Note on terminology: our definition of lexicalization applies to the component words of a VMWE, and not to the whole VMWE. This might be counter-intuitive, given the traditional definition of lexicalization as a diachronic process by which a lexeme (word or phrase) acquires the status of an autonomous lexical unit, that is, "a form which it could not have if it had arisen by the application of productive rules" (Bauer 1983, p. 50, apud Lipka et al. 2004, p. 6). In other words, traditionally linguistic studies would use the term "lexicalized" to refer to the whole VMWE, as it has idiosyncratic behavior and thus must be listed in the language's lexicon. Our definition, however, stems from computational linguistics and in particular from the parsing literature, in which lexicalized rules refer to rules containing terminal lexemes attached to non-terminal symbols, and a lexicalized grammar is a grammar in which the rules are lexicalized (Manning and Schütze 1999, p. 417; Jurafsky and Martin 2009, p. 507). In this sense, we regard VMWEs as syntactic subtrees in which some of the nodes are annotated with the corresponding terminal symbols that are always realized by the same lexeme (i.e. the lexicalized components) and others are non-terminal nodes that can be realized by any lexeme taken from a larger class (i.e. the open slots).

Special cases

Prepositions have a special status with respect to the notion of lexicalization. In the first, second and fourth example above, the prepositions by and in are lexicalized since they introduce lexicalized complements (the horns, surprise and pocket). However, in the third case the preposition in introduces an open slot whose meaning compositionally combines with the meaning of the VMWE took part. We say in this case that the preposition is selected by the VMWE, i.e. it belongs to the valency properties of the verb. Selected prepositions were discarded in edition 1.0 of the guidelines, and are now re-introduced experimentally and optionally via the inherently adpositional verbs (IAV). If the language team decides to take them into account, they are to be considered in the post-annotation step (step 4), i.e. when all other categories have previously been identified and categorized in the given sentence.

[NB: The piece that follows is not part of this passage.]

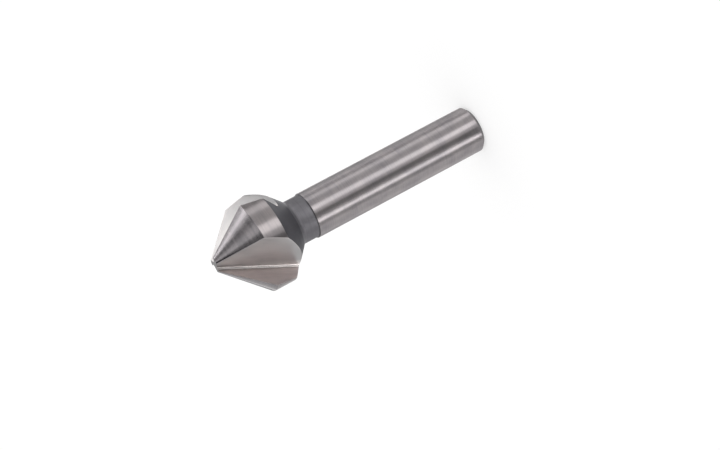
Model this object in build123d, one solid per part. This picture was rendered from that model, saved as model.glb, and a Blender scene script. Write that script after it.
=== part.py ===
from build123d import *
from math import atan2, cos, radians, sin, tan
import os

# A three-flute countersink, ground from one bar of tool steel. Millimetres and degrees.
# The centre of the shank's end face is the origin, and +Z runs up the tool to its tip.
# Seen from the tip the tool turns counter-clockwise: it cuts to the right.

# ---- Overall sizes ----
overall_length = 63.0
shank_diameter = 10.0
shank_end_chamfer = 0.75
head_diameter = 20.5

# ---- Head profile ----
point_angle = 90.0        # included angle of the cutting cone
tip_diameter = 3.5        # small flat left at the point
margin_length = 4.6       # cylindrical band behind the cone
back_slope = 46.0         # slope of the back cone, from the axis
neck_length = 3.3         # straight neck between the back cone and the shoulder
neck_undercut = 0.25      # how far the neck lies below the shank's surface
neck_corner_radius = 0.8  # round between the neck and the back cone

# ---- Flutes and lands ----
flute_count = 3
first_root_angle = 180.0  # turn of the first flute's root line, from +X
land_angle = 50.5         # part of the turn that a land fills at the head's corner
rake_lead_angle = 20.0    # how far a cutting edge stands ahead of its flute's root line
web_diameter = 1.3        # web between the root lines, at the tip
root_slope = 25.25        # slope of a root line, from the axis
root_radius = 0.5         # round in the bottom of a flute
relief_drop = 0.2         # how far a land's heel falls below its cutting edge

# ---- Cutter allowances ----
overcut = 1.0             # how far a cutting tool reaches past the stock

# ---- Worked-out sizes ----
shank_radius = shank_diameter / 2
head_radius = head_diameter / 2
tip_radius = tip_diameter / 2
web_radius = web_diameter / 2
neck_radius = shank_radius - neck_undercut
flute_pitch = 360.0 / flute_count
flute_angle = flute_pitch - land_angle
cone_height = (head_radius - tip_radius) / tan(radians(point_angle / 2))
corner_z = overall_length - cone_height
margin_back_z = corner_z - margin_length
neck_top_z = margin_back_z - (head_radius - neck_radius) / tan(radians(back_slope))
neck_foot_z = neck_top_z - neck_length
shank_top_z = neck_foot_z - neck_undercut


def turned_blank():
    """The bar after turning: shank, shoulder, neck, back cone and a plain cylindrical head."""
    outline = Polyline(
        (0, 0),
        (shank_radius - shank_end_chamfer, 0),
        (shank_radius, shank_end_chamfer),
        (shank_radius, shank_top_z),
        (neck_radius, neck_foot_z),
        (neck_radius, neck_top_z),
        (head_radius, margin_back_z),
        (head_radius, overall_length),
        (0, overall_length),
        close=True,
    )
    section = make_face(outline)
    neck_corner = section.vertices().sort_by_distance((neck_radius, neck_top_z, 0))[0]
    section = fillet(neck_corner, radius=neck_corner_radius)
    return revolve(Plane.XZ * section, axis=Axis.Z)


def cone_cutter(edge_angle):
    """What is ground off one land to make its share of the cone.

    The land's cone keeps its slope, but its axis is set off to one side. Its radius then
    falls evenly from the cutting edge to the heel, which clears the hole behind the edge.
    """
    half_land = radians(land_angle / 2)
    offset = relief_drop / (2 * sin(half_land))
    offset_angle = edge_angle + 90 - land_angle / 2
    slope = tan(radians(point_angle / 2))
    height = cone_height + overcut
    top_radius = tip_radius - relief_drop / 2
    ground_cone = Cone(
        bottom_radius=top_radius + height * slope,
        top_radius=top_radius,
        height=height,
        align=(Align.CENTER, Align.CENTER, Align.MIN),
    )
    around_land = Cylinder(
        radius=head_radius + overcut,
        height=height + overcut,
        arc_size=flute_pitch,
        align=(Align.NONE, Align.NONE, Align.MIN),
    )
    start_z = overall_length - height
    sector_start = edge_angle - land_angle - flute_angle / 2
    sector = Pos(0, 0, start_z) * Rot(0, 0, sector_start) * around_land
    cone = Rot(0, 0, offset_angle) * Pos(offset, 0, start_z) * ground_cone
    return sector - cone


def wall_angle(corner_angle):
    """Angle in the flute's cross-section from straight out of the root line to a corner of a land.

    corner_angle is how far that corner stands ahead of the root line, about the tool's axis.
    """
    lean = radians(root_slope)
    out = head_radius * cos(radians(corner_angle)) - web_radius
    across = head_radius * sin(radians(corner_angle))
    return atan2(across, out * cos(lean) - cone_height * sin(lean))


def flute_cutter(root_angle):
    """A long V with a rounded bottom, laid along the flute's sloping root line.

    One wall passes through the cutting edge behind it, the other through the next land's heel.
    """
    reach = 1.5 * head_diameter
    rake_wall = wall_angle(rake_lead_angle)
    heel_wall = wall_angle(rake_lead_angle + flute_angle)
    v_shape = make_face(
        Polyline(
            (0, 0),
            (reach * cos(rake_wall), reach * sin(rake_wall)),
            (reach * cos(heel_wall), reach * sin(heel_wall)),
            close=True,
        )
    )
    bottom = v_shape.vertices().sort_by_distance((0, 0, 0))[0]
    v_shape = fillet(bottom, radius=root_radius)
    lean = radians(root_slope)
    start_radius = head_radius + overcut
    root_length = (start_radius - web_radius) / sin(lean)
    start_z = overall_length - root_length * cos(lean)
    cross_section = Plane(
        origin=(start_radius, 0, start_z),
        x_dir=(cos(lean), 0, sin(lean)),
        z_dir=(-sin(lean), 0, cos(lean)),
    )
    cutter = extrude(cross_section * v_shape, amount=root_length + head_diameter)
    return Rot(0, 0, root_angle) * cutter


def countersink_bit():
    """The finished tool: the turned blank, with each land's cone and each flute ground in turn."""
    bit = turned_blank()
    for step in range(flute_count):
        root_angle = first_root_angle + step * flute_pitch
        bit -= cone_cutter(root_angle + rake_lead_angle)
    for step in range(flute_count):
        root_angle = first_root_angle + step * flute_pitch
        bit -= flute_cutter(root_angle)
    return bit


bit = countersink_bit()
os.makedirs("parts", exist_ok=True)
export_step(bit, "parts/countersink_bit.step")
print("cone", round(cone_height, 2), "high, shank", round(shank_top_z, 2), "long")
print("solids", len(bit.solids()), "volume", round(bit.volume, 1))
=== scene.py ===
# %% [markdown]
# # A three-flute countersink bit
# A countersink cuts the cone-shaped seat for a screw head at the mouth of a hole. This lesson builds
# the looks of one that is ground from a single bar of tool steel. It has a round shank for the
# chuck, a short dark neck, and a cutting head whose cone is divided by three flutes. The tool stands
# on its shank end with the tip up.
#
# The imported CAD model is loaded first, as a frame that nothing here may move. Every length is in
# metres in that frame, and MM turns the millimetres of a drawing into metres.

# %% Load the frame
from math import atan2, cos, degrees, hypot, pi, radians, sin, tan

import bmesh
import bpy
from mathutils import Matrix, Vector
from mathutils.bvhtree import BVHTree


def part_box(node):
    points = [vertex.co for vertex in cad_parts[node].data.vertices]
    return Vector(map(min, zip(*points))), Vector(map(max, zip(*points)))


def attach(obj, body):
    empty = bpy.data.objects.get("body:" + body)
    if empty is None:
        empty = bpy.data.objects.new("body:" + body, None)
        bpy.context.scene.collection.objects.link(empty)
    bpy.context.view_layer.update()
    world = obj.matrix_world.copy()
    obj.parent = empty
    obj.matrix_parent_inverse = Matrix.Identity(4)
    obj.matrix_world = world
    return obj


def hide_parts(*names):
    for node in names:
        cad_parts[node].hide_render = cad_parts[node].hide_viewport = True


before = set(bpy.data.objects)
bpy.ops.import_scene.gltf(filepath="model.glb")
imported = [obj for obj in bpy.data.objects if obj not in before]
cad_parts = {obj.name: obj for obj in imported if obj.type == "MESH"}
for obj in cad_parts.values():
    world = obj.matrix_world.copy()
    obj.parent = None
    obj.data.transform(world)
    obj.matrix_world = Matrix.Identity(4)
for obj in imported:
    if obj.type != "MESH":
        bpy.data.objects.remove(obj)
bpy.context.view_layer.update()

MM = 0.001
print("nodes in the frame:", list(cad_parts))

# %% [markdown]
# ## Sizes
# A maker thinks of this tool in a handful of numbers. Two of them can be read from the frame: the
# length is the height of the node's box, and the head's radius is how far the box reaches to the
# side that a land's full radius points to. The others repeat the driving sizes of the CAD model, so
# that the finished skin lies on the CAD solid.

# %% Sizes that are turned on the lathe
bit_low, bit_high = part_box("countersink_bit")
overall_length = bit_high[2] - bit_low[2]
head_radius = -bit_low[0]

shank_radius = 5.0 * MM
shank_end_chamfer = 0.75 * MM
tip_radius = 1.75 * MM
margin_length = 4.6 * MM
back_slope = radians(46.0)
neck_length = 3.3 * MM
neck_undercut = 0.25 * MM
neck_corner_radius = 0.8 * MM
print("length", round(overall_length / MM, 2), "mm, head", round(2 * head_radius / MM, 2), "mm")

# %% Sizes that are ground
flute_count = 3
first_root_angle = radians(180.0)
land_angle = radians(50.5)
rake_lead = radians(20.0)
web_radius = 0.65 * MM
root_slope = radians(25.25)
root_round = 0.5 * MM
relief_drop = 0.2 * MM
pitch = 2 * pi / flute_count
print("from one flute to the next:", round(degrees(pitch), 1), "degrees")

# %% [markdown]
# ## Heights on the bar
# The turner marks a few heights on the bar, and all of them follow from the sizes. The cone has a
# point angle of 90 degrees, so it is as high as its radius grows. The margin, the back cone and the
# neck follow below it, and the shank is what is left. The heights are worked out, not typed in, so
# the outline stays closed when a size changes.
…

Reflexive clitics in inherently reflexive verbs and possesive pronouns in verbal idioms also have a special lexicalization status (see also the note on more or less frozen determiners). In some languages, the same reflexive clitic or possesive pronoun is used regardless of the person and number, inflecting for case only:

  • смея се laugh se.REFL to laugh
    намирам се find se.REFL to be (somewhere)
  • ??
  • n.a.
  • n.a.
  • n.a.
  • smijem se laugh.1.SG self I laugh
    smiješ se laugh.2.SG self You laugh
    smiju se laugh.3.PL self they laugh
  • n.a.
  • znajduję się find.1.SG.PRES self I find myself
    znajdujesz się find.2.SG.PRES self you find yourself
    znajdują się find.3.PL.PRES self they find themselves
    pójdą na swoje they will go on ones's own they will establish their own household
    pójdziemy na swoje we will go on ones's own we will establish our own household
  • n.a.
  • n.a.
  • smejim se laugh.1.SG self I laugh
    smejiš se laugh.2.SG self You laugh
    smejijo se laugh.3.PL self they laugh

In other languages, reflexive clitics and possesive pronouns agree with the subject and the verb:

  • No examples found for Bulgarian.
  • sie wundert sich she wonders self.3.SG she wonders
    ihr wundert euch you.PL wonder.2.PL self.2.PL you wonder
  • Ο Γιάννης έκανε την πλάκα του, Τα παιδιά έκαναν την πλάκα τους
  • I will do my best, They will do their best
  • yo me quejo I self.1.SG complain I complain
    te quejas you self.2.SG complain You complain
  • n.a.
  • je me trouve I self.1.SG find I find myslef
    tu te trouves you self.2.SG find you find yourself
    je vide mon sac I empty my bag I express my secret feelings
    elle vide son sac she empties her bag she expresses her secret feelings
  • io mi meraviglio I self.1.SG wonder I wonder
    tu ti meravigli you self.2.SG woder you wonder
  • eu me queixo I self.1.SG complain I complain
    tu te queixas you self.2.SG complain You complain
  • eu mă gândesc I Refl.Cl.1sg.Acc. think I am thinking
    tu te gândeștiyou Refl.Cl.2sg.Acc. thinkyou are thinking

It this case, the clitic or the pronoun is realized by different lexemes, depending on the number and gender. Strictly speaking, it is not lexicalized. However, we admit that, regardless of the language, the reflexive clitic and the possesive prounun is a unique lexeme (with lemma się, se, sich, etc. or swój, son, one's) inflecting for person and number. It is thus lexicalized in inherently reflexive verbs and verbal idioms.